Hmmm, maybe I should have tried chewing on the wine barrel out in the carpark?But hey, before lunch we went to the local farmers market, and I bought a sampler pack from the local brewery. Maybe with that name, their beer will taste of cedar and pencils?

Friday, March 21, 2008

Boston Cube

Boston Cube Eraser?

There’s an art supplies store at a shopping centre that I occasionally visit, and they have a small selection of erasers. This is one of them.“Boston” is about the only legible marking on the eraser or its display box. It’s a cube, each face being about 24mm or just under 1 inch wide. Colour is a beige brown, and it appears to be natural rubber. The erasers sort of stick to their neighbours in the box, one face usually looks like its got a bit of a skin on if from being cooked or heated or cured or something. They appear slightly brittle as small pieces are missing from most of them – corner knocked off, bite taken out an edge, that sort of thing. I kind of like the look of it.I decided I’d risk my dollar and get one. I had read that crumbly art-gum erasers were quite good at erasing very soft dark pencil marks as the eraser crumbled and therefore didn’t smear the lead around like most firm erasers. Sounded interesting, a good theory, turned out to be complete rubbish. Well, maybe that's a bit harsh, what I really mean is this eraser is complete rubbish.I tried erasing some HB, 2B and 5B markings. It got worse as the B’s went up. Barely adequate at erasing HB, it was a smeary joke by 5B.In this photo, after erasing I have circled where the original marks to be erased were. On the left is the Boston, on the right is Staedtler Mars Plastic. No contest. Maybe they are not an eraser at all, but a lead blender or smearer for artists?

Thanks

You know, it is actually the thought that counts. Since I’ve been writing this blog, a number of people have very generously sent me pencils or other things just because they thought I might appreciate it. There’s nothing like the nice surprise of a totally unexpected gift, no matter how small - it is the thought that counts. So, to all those who have sent me something, thanks, I very much appreciate it.

Tuesday, March 18, 2008

10 Pencils That Aren’t

  1. Pencil moustache – Vincent rules!

  2. Pencil skirt – always popular and fashionable.

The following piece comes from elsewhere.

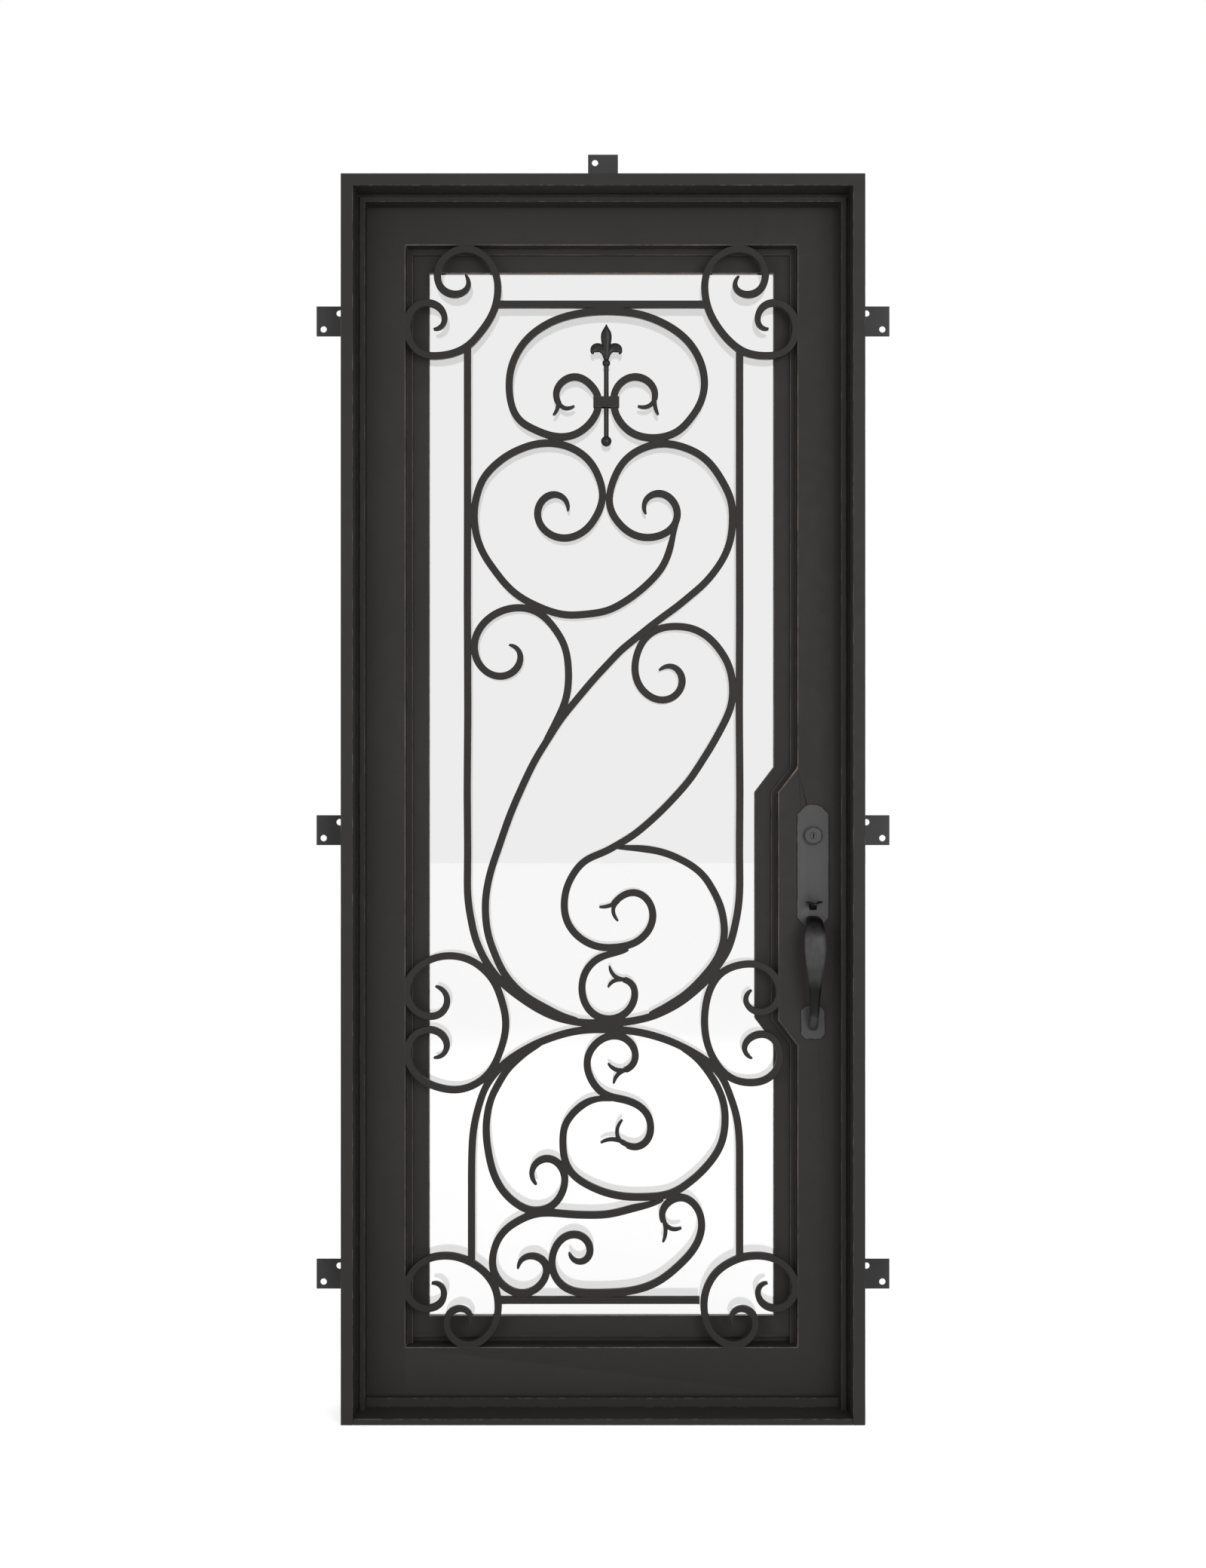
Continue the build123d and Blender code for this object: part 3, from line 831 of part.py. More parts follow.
def leaf_pieces():
    """Stiles, rails and the glazing held between them."""
    pieces = {}
    stile = block(-LEAF_HALF, LITE_LEFT, LEAF_FRONT, LEAF_BACK, LEAF_FOOT, LEAF_TOP)
    for pocket in hinge_mortise(-LEAF_HALF):
        stile = stile - pocket
    pieces["hinge_stile"] = stile
    box_edge = LITE_RIGHT - LOCK_BOX_REACH
    lock = slab(outline_of([
        (LEAF_HALF, LEAF_FOOT), (LEAF_HALF, LEAF_TOP), (LITE_RIGHT, LEAF_TOP),
        (LITE_RIGHT, LOCK_BOX_TOP + LOCK_BOX_SLOPE), (box_edge, LOCK_BOX_TOP),
        (box_edge, LOCK_BOX_BOTTOM), (LITE_RIGHT, LOCK_BOX_BOTTOM - LOCK_BOX_SLOPE),
        (LITE_RIGHT, LEAF_FOOT)]), LEAF_FRONT, LEAF_THICK)
    past = LEAF_HALF + CUT_OVER
    wedge = outline_of([(LEAF_HALF - LOCK_BEVEL, LEAF_FRONT), (past, LEAF_FRONT),
                        (past, LEAF_BACK), (LEAF_HALF, LEAF_BACK)])
    lock = lock - extrude(wedge, amount=FRAME_HEIGHT)
    middle = (LEAF_FRONT + LEAF_BACK) / 2
    mortise = block(LEAF_HALF - LOCK_BEVEL - FACEPLATE_THICK, past,
                    middle - FACEPLATE_WIDTH / 2, middle + FACEPLATE_WIDTH / 2,
                    KNOB_HEIGHT - FACEPLATE_HEIGHT / 2, KNOB_HEIGHT + FACEPLATE_HEIGHT / 2)
    pieces["lock_faceplate"] = lock & mortise
    lock = lock - mortise - plug_space(PLUG_CLEAR) - thumb_space() - thumb_pin(PIN_CLEAR)
    pieces["lock_stile"] = lock
    pieces["top_rail"] = block(LITE_LEFT, LITE_RIGHT, LEAF_FRONT, LEAF_BACK, LITE_TOP, LEAF_TOP)
    pieces["bottom_rail"] = block(LITE_LEFT, LITE_RIGHT, LEAF_FRONT, LEAF_BACK, LEAF_FOOT, LITE_FOOT)
    open_foot = -2 * SASH_FOOT_CLEAR
    strip = lite_outline() - lite_outline(GLAZING_STOP_WIDTH, foot=open_foot)
    pieces["glazing_stop"] = slab(strip, GLAZING_FRONT, GLAZING_STOP_THICK)
    outer = lite_outline(SASH_CLEAR, foot=SASH_FOOT_CLEAR)
    sight = lite_outline(SASH_BORDER, foot=SASH_FOOT_BORDER, head=SASH_HEAD_BORDER)
    seat = lite_outline(SASH_BORDER - GLASS_REBATE, foot=SASH_FOOT_BORDER - GLASS_REBATE,
                        head=SASH_HEAD_BORDER - GLASS_REBATE)
    flange = lite_outline(-SASH_FLANGE)
    sash_back = SASH_FRONT + SASH_THICK
    sash = slab(outer - sight, SASH_FRONT, SASH_LIP)
    sash = sash + slab(outer - seat, GLASS_FRONT, LEAF_BACK - GLASS_FRONT)
    sash = sash + slab(flange - seat, LEAF_BACK, sash_back - LEAF_BACK)
    pieces["glass_sash"] = sash
    pieces["glass"] = slab(seat, GLASS_FRONT, GLASS_THICK)
    pieces["glass_bead"] = slab(seat - sight, GLASS_FRONT + GLASS_THICK, BEAD_THICK)
    return pieces


def strike():
    """Plate let into the lock-side jamb, with a mouth for the latch and one for the bolt."""
    middle = (LEAF_FRONT + LEAF_BACK) / 2
    heights = (KNOB_HEIGHT, CYLINDER_HEIGHT)
    plates, pockets = [], []
    for height in heights:
        seat = block(JAMB_FACE, JAMB_FACE + FACEPLATE_THICK, middle - STRIKE_WIDTH / 2,
                     middle + STRIKE_WIDTH / 2, height - STRIKE_HEIGHT / 2, height + STRIKE_HEIGHT / 2)
        mouth = block(JAMB_FACE, JAMB_FACE + STRIKE_HOLE_DEPTH, middle - STRIKE_HOLE_WIDTH / 2,
                      middle + STRIKE_HOLE_WIDTH / 2, height - STRIKE_HOLE_HEIGHT / 2,
                      height + STRIKE_HOLE_HEIGHT / 2)
        plates.append(seat - mouth)
        pockets.append(seat + mouth)
    return plates, pockets


def door():
    """Every piece of the door and its frame, by name."""
    pieces = frame_pieces()
    plates, pockets = strike()
    for pocket in pockets:
        pieces["strike_jamb"] = pieces["strike_jamb"] - pocket
    for pocket in hinge_mortise(-JAMB_FACE - HINGE_PLATE_THICK):
        pieces["hinge_jamb"] = pieces["hinge_jamb"] - pocket
    pieces["strike_plates"] = Compound(children=plates)
    pieces.update(anchor_tabs())
    pieces.update(hinges())
    pieces.update(leaf_pieces())
    bars = grille()
    rod, lily = finial()
    pieces.update(bars)
    pieces["finial_rod"] = rod
    pieces["finial_lily"] = lily - bars["crown_scroll"]
    pieces["finial_collar"] = collar(bars["crown_scroll"], rod)
    pieces.update(handle_pieces())
    return pieces


os.makedirs("parts", exist_ok=True)
for node, solid in door().items():
    export_step(solid, f"parts/{node}.step")
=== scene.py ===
"""Looks of a forged iron entry door in its frame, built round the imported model.

Lengths are metres in the model's own frame: X from the hinge side to the lock side, Y from the
street into the house, Z up from the foot of the frame.
"""

import logging
import math
from dataclasses import dataclass, field
from enum import Enum
from typing import Optional, Sequence

import bmesh
import bpy
import numpy as np
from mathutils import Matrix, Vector
from mathutils.geometry import delaunay_2d_cdt

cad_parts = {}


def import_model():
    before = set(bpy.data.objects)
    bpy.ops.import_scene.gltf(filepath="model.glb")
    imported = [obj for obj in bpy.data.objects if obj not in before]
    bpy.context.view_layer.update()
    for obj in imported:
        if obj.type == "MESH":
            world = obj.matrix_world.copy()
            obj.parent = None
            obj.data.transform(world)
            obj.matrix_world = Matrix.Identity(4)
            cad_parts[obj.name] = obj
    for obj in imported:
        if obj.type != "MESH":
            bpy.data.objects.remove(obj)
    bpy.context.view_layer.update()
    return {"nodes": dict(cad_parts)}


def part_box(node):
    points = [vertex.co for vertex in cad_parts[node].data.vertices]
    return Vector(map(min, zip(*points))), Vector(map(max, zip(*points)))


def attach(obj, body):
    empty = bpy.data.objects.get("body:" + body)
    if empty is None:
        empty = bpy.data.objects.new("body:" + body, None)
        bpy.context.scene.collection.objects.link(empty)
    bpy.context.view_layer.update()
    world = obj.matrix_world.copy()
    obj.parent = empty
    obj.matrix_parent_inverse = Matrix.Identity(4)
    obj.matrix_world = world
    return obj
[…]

  3. The Flying Pencil – Dornier Do17, a German bomber from World War 2.

  4. Pencil pine – various species of tall slender conifers, pines, etc. Got a few in my garden.


  5. Pencil pleating – thin pleating on curtains, etc that looks like a row of pencils?

  6. Pencil pusher – the typical office/clerical worker, as shown by this little graphic. Guess I could also stick in a photo of me here, but there are much more interesting looking people who self-associate with the term “pencil-pusher”, like this person:Or the more mechanical interpretation?

  7. Pencil head – rather similar to the pencil pusher. However, this x-ray shows a very extreme case of pencil-headism.

  8. Pencil fish - various species of long thin fish.

  9. Styptic (or Caustic) pencil – used to stop bleeding by barbers, boxers, etc.

  10. Pencil boat – typically a long narrow inflatable type boat. However, there is also the more fundamentally pure interpretation.

OK, well I stopped at 10, but feel free to suggest more. I imagine there are many others in different languages and countries.

Friday, March 14, 2008

The Pelikan Four

Well, here's my little flock of pelicans, or "mein schwarm pelikane” as they would say in their native tongue, but since they are writing instruments I think we should be a little more poetic and adventurous with our collective nouns, so lets call them “my scoop of pelicans”. In German perhaps something like “meine parade der pelikane” might be appropriate.
I haven’t previously reviewed all my pencils of a particular brand in quick succession, so it seems appropriate to have some sort of a wrap up at the end.

Price points and marketing indicate that Pelikan position these 4 pencils with the Souveran D800 as the leader, followed by the Souveran D400, then the Pura and lastly the Technixx. I must say I disagree significantly with this order. The Souveran D800 is the top of the line, but in my book the Technixx is second, not really all that far behind the D800 and definitely way ahead of the Souveran D400. It’s a little debatable, but I’d put the Pura ahead of the D400 as well, although it’s a fair way behind the Technixx.